To quote Vin Scully, “it goes without saying, but I’ll say it anyway”. Pete Rose’s on-field achievements are Hall of Fame worthy. It truly comes down to his integrity. Do we believe he should be excluded from the Hall of Fame because his lack of integrity (at least with respect to betting on baseball) potentially affected the integrity of the game?

Little Known Fact #3 (and by little known, I mean widely known): The Hall of Fame is filled with people who lacked integrity, who were scofflaws, liars, cheaters, racists, and drug addicts, guys who through actions and deeds potentially affected the integrity of the game. It must be really hard to get a good view of all that when standing on top of Mount Pious. But I digress.

Little Know Fact #4: Pete Rose retired in 1986, and (but for being banned from baseball in 1989) would have been eligible to be on the Hall of Fame ballot in 1992. Shockingly, in 1991 the Hall ruled that players on the permanently ineligible list could not be voted in. Coincidence? I think not.

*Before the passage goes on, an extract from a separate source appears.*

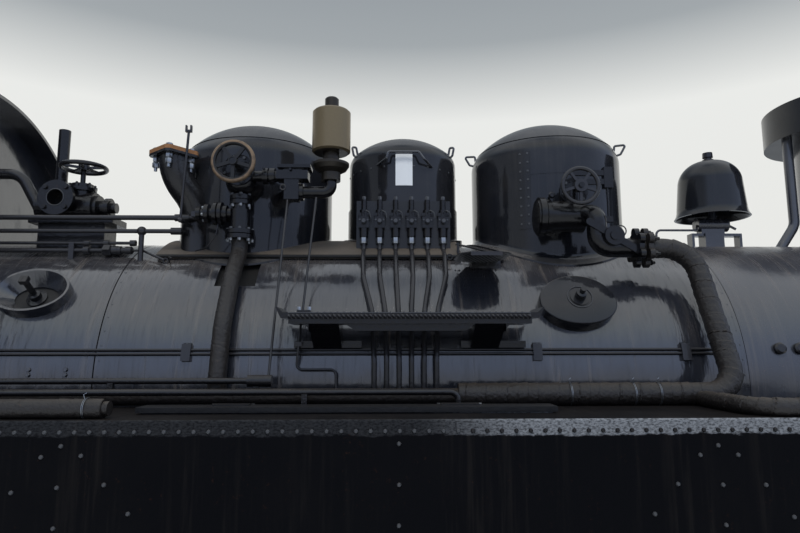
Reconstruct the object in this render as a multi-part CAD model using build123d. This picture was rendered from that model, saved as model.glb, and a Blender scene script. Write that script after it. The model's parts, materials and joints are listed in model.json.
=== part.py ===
from build123d import *
import os
from math import asin, ceil, cos, degrees, radians, sin, sqrt

# The boiler of a side-tank steam locomotive, with its smokebox, domes, fittings, side tanks and
# the front sheet of the cab. X runs forward, Z runs up and the right-hand side is -Y. The origin
# lies in the saddle's seat, under the chimney. All sizes are in millimetres.

# Boiler
AXIS_Z = 1400           # centre line above the saddle's seat
CLAD_R = 820            # outside of the cladding and of the smokebox
CLAD_T = 30             # cladding sheet with its lagging
SEAM_GAP = 3            # open joint between two cladding sheets
FIT = 0.3               # gap between curved faces that seat on each other
FRONT_X = 560           # front end of the smokebox
FRONT_SEAM_X = -1268    # smokebox to barrel
REAR_SEAM_X = -4452     # barrel to firebox
BACKHEAD_X = -6150      # rear end of the firebox
TOP_Z = AXIS_Z + CLAD_R
SMOKEBOX_WALL = 14
TUBE_PLATE_T = 30
FRONT_RING_T = 20
DOOR_R = 650
DOOR_LAP = 50           # how far the door covers the front ring
DOOR_DISH = 120
DOOR_WALL = 12
DOOR_BOSS_R = 70
HINGE_OUT = 40          # door edge to hinge pin
DOOR_STRAPS = (AXIS_Z - 250, AXIS_Z + 250)
STRAP_Y, STRAP_TALL, STRAP_T = 480, 70, 14
LUG_R, LUG_T, PIN_R = 22, 18, 11

# Firebox, its section under the round top, and what hangs below it
FIREBOX_FOOT = 560      # half width at the foundation ring
FIREBOX_WAIST = 250     # straight side below the centre line
FOUNDATION_Z = 200
WATER_SPACE = 130
CROWN_RISE = 230        # furnace crown above the centre line
CLAD_HEM_Z = 420        # lower edge of the firebox cladding
FIREHOLE_R = 190
FIREHOLE_DROP = 330
FIREHOLE_RING_T = 25
BACKHEAD_T = 20
ASHPAN_Z = 20
ASHPAN_WALL = 10
GRATE_BARS = 14

# Saddle
SADDLE_X = 450
SADDLE_Y = 620
SADDLE_BODY_Y = 440
SADDLE_FLANGE = 40
SADDLE_BOLT_X = 380
SADDLE_BOLT_Y = 560
SADDLE_BOLT_R = 16

# Chimney with its hood
CHIMNEY_R = 297
CHIMNEY_BORE = 230
CHIMNEY_TALL = 985      # above the top of the boiler
HOOD_R = 466
HOOD_LOW = 723
HOOD_HIGH = 943
HOOD_WALL = 12
HOOD_PIPE_X = -398
HOOD_PIPE_R = 30
HOOD_PIPE_BEND = 150    # where it turns back above the boiler
HOOD_PIPE_LEAN = 0.7    # its run back for each part down

# Domes: name, x, radius, height of the straight wall above the boiler's top
DOME_R = 465
DOME_SHOULDER = 128     # radius of the shoulder
DOME_TURN = 43.4        # turn of the shoulder, degrees, where the crown's seam lies
DOME_GROOVE = 5
STEAM_X, STEAM_WALL = -3865, 484
FEED_X, FEED_WALL = -2027, 501
SAND_X, SAND_R, SAND_WALL = -2945, 340, 510
SAND_SHOULDER, SAND_TURN = 90, 50
SAND_SKIRT_T = 6
SAND_SKIRT_TALL = 218
RING_R = 7
RAIL_R, RAIL_OUT, RAIL_RISE = 7, 34, 510      # the rail before the sand box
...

Here is where I land on the issue: The Hall of Fame is a baseball museum. It is not intended to be a home for the better angels of the game, but rather a collection of the game’s history. It should include the whole story, warts and all. (And, by the way, many pieces of Pete’s equipment already reside in the Hall’s permanent collection.)

My solution is easy: Let him in, and put it all on the plaque. Pete’s plaque could look like this:

Pete Rose Plaque 3

That is what I would do. And, while we are on the topic, I would do the same thing for everyone who is Hall of Fame worthy but has been suspected of PED use. Put them in the Hall of Fame, tell the story, allow us to bring our kids to the museum so we can share our and their stories with the next generation – the good, the bad, and the suspected. I believe that is what Cooperstown was originally intended to represent.

Because, whether the baseball purists like it or not, try as they might, we simply cannot just ignore history.

Opening Day is just 2 weeks from Sunday.